Octaves, not being successive, are quite distinct from eight-day weeks and simply refer to the return of the same day of a seven-day week in the inclusive counting system used in Latin (just as the ninth day was a return to the same day of a nundinal cycle, the eight-day week of the pre-Christian Roman calendar).

The "eighth day" or octava dies was associated with the weekly Christian celebration of the resurrection of Christ every "eighth day", which became a name for Sunday.

As circumcision is performed in Judaism on the “eighth day” after birth, the number 8 became associated in Christianity with Baptism, and baptismal fonts have from an early date often been octagonal.

The practice of octaves was first introduced under Constantine I, when the dedication festivities of the basilicas at Jerusalem and Tyre, Lebanon were observed for eight days. After these one-off occasions, annual liturgical feasts began to be dignified with an octave. The first such feasts accorded such were Easter, Pentecost, and in the East, Epiphany. This occurred in the 4th century and served as a time for the newly converted to take a joyful retreat.
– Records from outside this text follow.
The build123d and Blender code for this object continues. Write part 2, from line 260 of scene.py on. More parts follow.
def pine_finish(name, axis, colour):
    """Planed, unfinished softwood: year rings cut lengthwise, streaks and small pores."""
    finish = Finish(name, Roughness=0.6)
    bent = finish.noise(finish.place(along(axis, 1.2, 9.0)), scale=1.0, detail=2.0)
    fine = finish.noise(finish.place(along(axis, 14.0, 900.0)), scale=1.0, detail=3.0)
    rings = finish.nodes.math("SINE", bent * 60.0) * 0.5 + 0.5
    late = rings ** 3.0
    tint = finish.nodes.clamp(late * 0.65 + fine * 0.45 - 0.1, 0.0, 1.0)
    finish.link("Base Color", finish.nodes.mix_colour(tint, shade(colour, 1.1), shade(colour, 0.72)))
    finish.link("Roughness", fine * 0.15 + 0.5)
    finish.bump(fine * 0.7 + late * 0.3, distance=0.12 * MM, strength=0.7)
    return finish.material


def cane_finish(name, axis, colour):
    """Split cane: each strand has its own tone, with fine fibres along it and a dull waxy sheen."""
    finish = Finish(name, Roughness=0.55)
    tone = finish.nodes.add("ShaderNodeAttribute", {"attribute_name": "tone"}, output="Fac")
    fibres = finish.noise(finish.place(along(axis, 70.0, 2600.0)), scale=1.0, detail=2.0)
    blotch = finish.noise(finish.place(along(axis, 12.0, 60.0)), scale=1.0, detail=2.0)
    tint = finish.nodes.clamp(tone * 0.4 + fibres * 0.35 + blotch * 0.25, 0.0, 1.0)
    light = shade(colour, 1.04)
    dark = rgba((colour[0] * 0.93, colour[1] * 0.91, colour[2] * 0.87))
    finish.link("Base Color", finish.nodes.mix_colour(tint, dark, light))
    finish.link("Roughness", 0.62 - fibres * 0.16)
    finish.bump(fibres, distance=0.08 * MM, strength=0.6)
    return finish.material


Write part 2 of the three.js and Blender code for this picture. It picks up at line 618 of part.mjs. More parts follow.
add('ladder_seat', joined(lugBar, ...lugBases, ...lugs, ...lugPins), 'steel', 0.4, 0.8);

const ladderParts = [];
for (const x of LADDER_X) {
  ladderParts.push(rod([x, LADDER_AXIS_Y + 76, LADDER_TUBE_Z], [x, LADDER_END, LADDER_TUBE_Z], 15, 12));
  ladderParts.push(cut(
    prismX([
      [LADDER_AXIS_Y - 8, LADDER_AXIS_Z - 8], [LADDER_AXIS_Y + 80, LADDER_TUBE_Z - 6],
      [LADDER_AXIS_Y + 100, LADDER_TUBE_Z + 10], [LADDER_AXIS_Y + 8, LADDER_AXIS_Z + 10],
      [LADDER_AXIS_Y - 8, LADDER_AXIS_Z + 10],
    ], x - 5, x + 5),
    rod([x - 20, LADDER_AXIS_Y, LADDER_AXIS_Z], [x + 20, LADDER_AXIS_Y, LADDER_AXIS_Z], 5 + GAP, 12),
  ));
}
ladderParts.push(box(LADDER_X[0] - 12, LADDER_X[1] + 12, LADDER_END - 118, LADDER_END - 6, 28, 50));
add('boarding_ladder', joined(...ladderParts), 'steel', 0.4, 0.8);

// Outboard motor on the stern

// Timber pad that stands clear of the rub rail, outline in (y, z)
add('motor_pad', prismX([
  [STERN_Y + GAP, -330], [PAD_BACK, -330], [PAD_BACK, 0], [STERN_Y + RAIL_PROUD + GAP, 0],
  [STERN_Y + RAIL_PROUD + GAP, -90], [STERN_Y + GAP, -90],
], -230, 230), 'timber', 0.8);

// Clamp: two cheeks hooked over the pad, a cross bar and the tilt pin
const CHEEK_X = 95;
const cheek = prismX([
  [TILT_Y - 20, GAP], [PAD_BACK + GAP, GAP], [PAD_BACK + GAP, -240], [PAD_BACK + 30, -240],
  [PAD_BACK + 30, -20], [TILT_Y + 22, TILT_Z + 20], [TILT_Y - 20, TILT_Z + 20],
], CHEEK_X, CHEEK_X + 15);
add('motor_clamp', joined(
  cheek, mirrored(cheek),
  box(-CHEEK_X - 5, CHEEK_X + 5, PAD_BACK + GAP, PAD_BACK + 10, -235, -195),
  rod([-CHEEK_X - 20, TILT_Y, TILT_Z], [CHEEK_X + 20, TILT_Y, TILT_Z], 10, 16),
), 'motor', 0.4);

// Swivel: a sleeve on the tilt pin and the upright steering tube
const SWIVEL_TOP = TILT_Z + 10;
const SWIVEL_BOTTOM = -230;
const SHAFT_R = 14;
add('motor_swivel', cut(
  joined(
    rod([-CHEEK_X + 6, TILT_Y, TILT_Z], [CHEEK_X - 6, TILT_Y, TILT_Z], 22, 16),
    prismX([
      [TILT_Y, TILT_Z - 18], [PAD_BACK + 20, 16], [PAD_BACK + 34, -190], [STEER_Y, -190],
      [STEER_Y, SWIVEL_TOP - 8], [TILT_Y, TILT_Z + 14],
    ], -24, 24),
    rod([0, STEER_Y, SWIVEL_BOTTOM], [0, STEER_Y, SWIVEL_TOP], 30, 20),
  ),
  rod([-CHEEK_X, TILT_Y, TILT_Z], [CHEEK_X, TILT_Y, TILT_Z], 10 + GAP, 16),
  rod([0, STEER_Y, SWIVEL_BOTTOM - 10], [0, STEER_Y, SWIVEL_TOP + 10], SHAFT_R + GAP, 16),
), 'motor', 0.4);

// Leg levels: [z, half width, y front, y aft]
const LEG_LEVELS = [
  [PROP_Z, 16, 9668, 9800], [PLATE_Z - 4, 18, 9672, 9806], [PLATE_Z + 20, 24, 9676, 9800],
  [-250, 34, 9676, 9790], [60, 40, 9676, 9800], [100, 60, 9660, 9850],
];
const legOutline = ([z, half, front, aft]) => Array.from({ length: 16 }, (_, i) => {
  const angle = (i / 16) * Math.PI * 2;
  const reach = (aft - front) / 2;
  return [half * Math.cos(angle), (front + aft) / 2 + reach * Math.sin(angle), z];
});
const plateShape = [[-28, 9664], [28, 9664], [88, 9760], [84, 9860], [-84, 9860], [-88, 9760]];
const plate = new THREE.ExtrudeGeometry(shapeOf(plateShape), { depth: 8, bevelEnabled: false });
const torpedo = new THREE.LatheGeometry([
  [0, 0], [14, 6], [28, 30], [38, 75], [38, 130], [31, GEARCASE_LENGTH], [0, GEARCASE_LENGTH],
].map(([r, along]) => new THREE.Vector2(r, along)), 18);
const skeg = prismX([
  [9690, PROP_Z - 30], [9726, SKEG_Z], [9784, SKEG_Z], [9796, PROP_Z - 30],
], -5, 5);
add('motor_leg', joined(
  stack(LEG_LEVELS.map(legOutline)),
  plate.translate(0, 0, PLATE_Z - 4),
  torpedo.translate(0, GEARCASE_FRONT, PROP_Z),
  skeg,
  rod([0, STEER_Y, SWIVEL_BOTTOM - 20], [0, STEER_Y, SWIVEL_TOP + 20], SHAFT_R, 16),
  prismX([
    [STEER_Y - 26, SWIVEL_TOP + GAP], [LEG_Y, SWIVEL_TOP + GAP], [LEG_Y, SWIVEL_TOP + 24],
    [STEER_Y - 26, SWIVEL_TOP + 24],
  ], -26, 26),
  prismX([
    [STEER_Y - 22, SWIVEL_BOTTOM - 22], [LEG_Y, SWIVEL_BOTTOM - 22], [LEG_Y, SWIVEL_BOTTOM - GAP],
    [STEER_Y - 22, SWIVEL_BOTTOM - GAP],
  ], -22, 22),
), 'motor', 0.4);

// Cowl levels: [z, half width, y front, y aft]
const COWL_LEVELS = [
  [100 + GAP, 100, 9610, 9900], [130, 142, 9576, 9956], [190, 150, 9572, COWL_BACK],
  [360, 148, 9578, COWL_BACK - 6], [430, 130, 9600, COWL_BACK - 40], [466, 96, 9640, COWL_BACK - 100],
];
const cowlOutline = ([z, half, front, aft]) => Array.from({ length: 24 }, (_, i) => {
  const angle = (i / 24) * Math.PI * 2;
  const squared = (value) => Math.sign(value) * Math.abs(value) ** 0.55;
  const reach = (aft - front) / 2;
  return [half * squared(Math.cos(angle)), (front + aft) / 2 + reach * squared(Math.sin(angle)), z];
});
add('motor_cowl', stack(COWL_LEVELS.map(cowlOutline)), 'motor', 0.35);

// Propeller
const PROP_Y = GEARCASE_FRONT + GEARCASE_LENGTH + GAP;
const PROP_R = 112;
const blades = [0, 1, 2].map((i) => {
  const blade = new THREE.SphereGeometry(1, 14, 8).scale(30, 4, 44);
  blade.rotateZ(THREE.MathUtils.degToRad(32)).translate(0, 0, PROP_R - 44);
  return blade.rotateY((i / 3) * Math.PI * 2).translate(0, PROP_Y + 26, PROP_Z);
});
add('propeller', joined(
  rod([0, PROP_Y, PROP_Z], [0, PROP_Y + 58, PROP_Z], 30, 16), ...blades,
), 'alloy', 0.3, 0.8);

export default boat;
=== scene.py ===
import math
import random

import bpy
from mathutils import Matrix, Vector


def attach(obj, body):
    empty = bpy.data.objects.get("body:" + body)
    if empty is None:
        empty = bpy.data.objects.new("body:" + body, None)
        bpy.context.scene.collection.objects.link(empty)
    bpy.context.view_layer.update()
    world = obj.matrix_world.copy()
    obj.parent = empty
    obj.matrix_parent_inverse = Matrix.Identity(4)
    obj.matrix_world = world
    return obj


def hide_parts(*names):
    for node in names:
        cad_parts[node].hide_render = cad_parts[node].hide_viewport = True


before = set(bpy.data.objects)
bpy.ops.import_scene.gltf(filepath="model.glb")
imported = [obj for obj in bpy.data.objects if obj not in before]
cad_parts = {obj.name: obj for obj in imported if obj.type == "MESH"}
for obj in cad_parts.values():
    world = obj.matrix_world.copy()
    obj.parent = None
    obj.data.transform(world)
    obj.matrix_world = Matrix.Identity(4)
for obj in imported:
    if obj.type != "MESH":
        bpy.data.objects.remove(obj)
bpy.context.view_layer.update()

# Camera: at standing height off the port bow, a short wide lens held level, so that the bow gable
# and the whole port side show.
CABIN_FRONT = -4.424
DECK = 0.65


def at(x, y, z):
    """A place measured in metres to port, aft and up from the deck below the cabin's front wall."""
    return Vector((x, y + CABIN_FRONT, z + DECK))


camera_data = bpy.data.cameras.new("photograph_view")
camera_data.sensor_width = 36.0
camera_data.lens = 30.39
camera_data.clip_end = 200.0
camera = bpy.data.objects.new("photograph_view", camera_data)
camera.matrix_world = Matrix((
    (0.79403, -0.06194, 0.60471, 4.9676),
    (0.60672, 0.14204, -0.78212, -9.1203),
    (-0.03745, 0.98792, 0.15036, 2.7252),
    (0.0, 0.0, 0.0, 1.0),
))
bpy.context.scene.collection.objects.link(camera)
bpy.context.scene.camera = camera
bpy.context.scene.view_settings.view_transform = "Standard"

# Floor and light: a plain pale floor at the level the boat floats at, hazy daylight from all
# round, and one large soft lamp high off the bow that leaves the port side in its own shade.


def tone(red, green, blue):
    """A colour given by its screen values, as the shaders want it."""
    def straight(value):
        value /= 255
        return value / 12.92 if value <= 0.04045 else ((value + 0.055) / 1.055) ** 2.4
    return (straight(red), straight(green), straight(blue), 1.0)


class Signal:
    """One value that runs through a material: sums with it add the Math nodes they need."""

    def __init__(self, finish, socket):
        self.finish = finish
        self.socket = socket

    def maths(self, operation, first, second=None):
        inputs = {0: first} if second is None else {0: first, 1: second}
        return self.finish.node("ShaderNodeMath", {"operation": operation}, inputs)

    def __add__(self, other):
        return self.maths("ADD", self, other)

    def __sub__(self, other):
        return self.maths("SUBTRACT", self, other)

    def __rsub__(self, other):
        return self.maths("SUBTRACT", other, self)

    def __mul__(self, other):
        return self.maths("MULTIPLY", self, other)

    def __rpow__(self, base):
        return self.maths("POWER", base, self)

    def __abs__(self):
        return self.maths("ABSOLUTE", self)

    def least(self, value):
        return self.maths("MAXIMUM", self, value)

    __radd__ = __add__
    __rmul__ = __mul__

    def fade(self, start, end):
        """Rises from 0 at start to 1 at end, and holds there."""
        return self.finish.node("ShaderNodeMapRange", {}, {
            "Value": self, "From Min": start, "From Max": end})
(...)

The development of octaves occurred slowly. From the 4th century to the 7th century, Christians observed octaves with a celebration on the eighth day, with little development of the liturgies within the intervening days. Christmas was the next feast to receive an octave, and by the 8th century, Rome had developed liturgical octaves not only for Easter, Pentecost, and Christmas, but also for the Epiphany as in the East, and the feast of the dedication of a church.

From the 7th century, saints’ feasts also began to have octaves (as an eighth-day feast, not eight days of feasting), among the oldest being those of Saints Peter and Paul, Saint Lawrence and Saint Agnes. From the 12th century, the custom arose of liturgical observance of the days between the first and the eighth day, as well as the eighth day. During the Middle Ages, octaves for various other feasts and saints were celebrated, depending upon the diocese or religious order.

While Pope Pius V reduced the amount of octaves in 1568, these were still numerous. Not only on the eighth day from the feast but, with the exception of the octaves of Easter, Pentecost, and, to a lesser extent, Christmas, on all the intervening days the liturgy was the same as on the feast day itself, with the exact same prayers and Scripture readings.